Repeat the line that contains "door_buffers();", the line that contains "zip(*points))), Vector(map(max, zip(*points)))", and all lines between them, exactly and with no other lines.
---
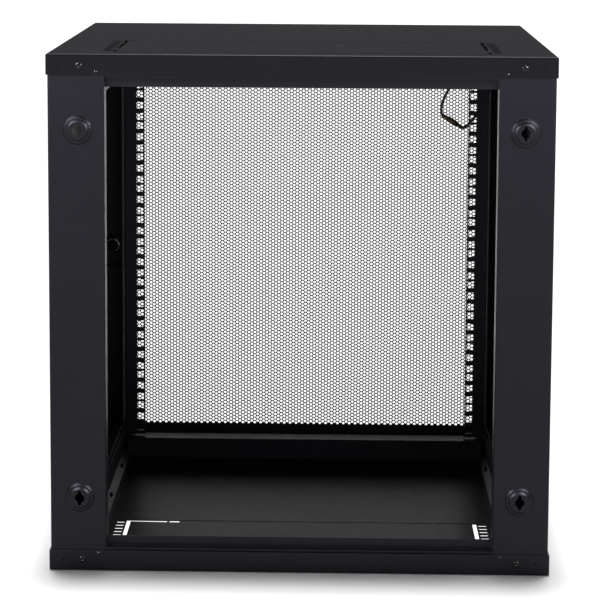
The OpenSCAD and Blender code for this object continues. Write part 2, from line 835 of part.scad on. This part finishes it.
bottom_hinge_washer();
door_buffers();
frame_earth_stud();
frame_earth_lead();
earth_connector();
door_earth_stud();
door_earth_lead();
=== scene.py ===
import json
import math

import bmesh
import bpy
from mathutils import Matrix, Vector

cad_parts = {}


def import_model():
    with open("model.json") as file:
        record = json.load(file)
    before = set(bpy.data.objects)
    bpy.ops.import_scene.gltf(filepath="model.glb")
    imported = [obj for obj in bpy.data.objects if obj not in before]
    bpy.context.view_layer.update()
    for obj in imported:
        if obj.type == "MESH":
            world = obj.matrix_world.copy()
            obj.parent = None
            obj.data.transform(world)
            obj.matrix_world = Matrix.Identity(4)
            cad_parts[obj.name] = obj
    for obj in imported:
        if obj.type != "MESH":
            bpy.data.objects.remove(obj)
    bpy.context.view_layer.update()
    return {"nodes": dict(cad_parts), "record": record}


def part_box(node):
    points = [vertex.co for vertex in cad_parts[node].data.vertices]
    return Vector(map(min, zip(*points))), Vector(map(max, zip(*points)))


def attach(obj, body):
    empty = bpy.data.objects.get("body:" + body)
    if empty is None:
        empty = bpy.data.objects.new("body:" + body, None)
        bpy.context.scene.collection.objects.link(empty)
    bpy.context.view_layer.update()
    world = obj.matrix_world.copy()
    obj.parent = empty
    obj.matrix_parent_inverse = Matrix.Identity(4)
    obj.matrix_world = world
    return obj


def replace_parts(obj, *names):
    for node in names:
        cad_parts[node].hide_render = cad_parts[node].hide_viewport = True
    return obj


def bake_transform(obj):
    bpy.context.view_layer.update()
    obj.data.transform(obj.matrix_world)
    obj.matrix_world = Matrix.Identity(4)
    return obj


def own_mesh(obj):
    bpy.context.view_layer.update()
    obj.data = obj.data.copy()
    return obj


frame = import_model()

# Wall-mount equipment cabinet, seen from its open back. Everything is in metres in the shared frame:
# +X the door's hinge side, +Y the door, -Y the wall, +Z up, origin in the middle of the underside.

MM = 0.001

# --- Values read from the frame ---------------------------------------------------------------

cover_low, cover_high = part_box("bottom_cover")
width = cover_high.x - cover_low.x
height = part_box("top_cover")[1].z
rear_y = cover_low.y
sheet_low, sheet_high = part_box("door_mesh")


# --- Materials --------------------------------------------------------------------------------

def add_node(tree, kind, **values):
    """A shader node with its properties and input values set by name."""
    node = tree.nodes.new(kind)
    for key, value in values.items():
        if key in node.inputs:
            node.inputs[key].default_value = value
        else:
            setattr(node, key, value)
    return node


def noise(tree, vector, scale, detail=3.0):
    node = add_node(tree, "ShaderNodeTexNoise", Scale=scale, Detail=detail)
    tree.links.new(vector, node.inputs["Vector"])
    return node.outputs["Fac"]


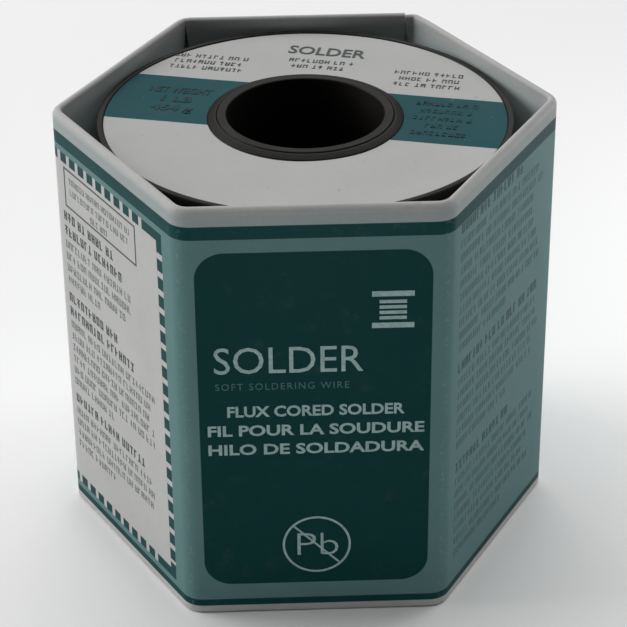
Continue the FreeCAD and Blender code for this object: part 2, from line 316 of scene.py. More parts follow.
---
• [FULL SOLUTION]
door_buffers();
frame_earth_stud();
frame_earth_lead();
earth_connector();
door_earth_stud();
door_earth_lead();
=== scene.py ===
import json
import math

import bmesh
import bpy
from mathutils import Matrix, Vector

cad_parts = {}


def import_model():
    with open("model.json") as file:
        record = json.load(file)
    before = set(bpy.data.objects)
    bpy.ops.import_scene.gltf(filepath="model.glb")
    imported = [obj for obj in bpy.data.objects if obj not in before]
    bpy.context.view_layer.update()
    for obj in imported:
        if obj.type == "MESH":
            world = obj.matrix_world.copy()
            obj.parent = None
            obj.data.transform(world)
            obj.matrix_world = Matrix.Identity(4)
            cad_parts[obj.name] = obj
    for obj in imported:
        if obj.type != "MESH":
            bpy.data.objects.remove(obj)
    bpy.context.view_layer.update()
    return {"nodes": dict(cad_parts), "record": record}


def part_box(node):
    points = [vertex.co for vertex in cad_parts[node].data.vertices]
    return Vector(map(min, zip(*points))), Vector(map(max, zip(*points)))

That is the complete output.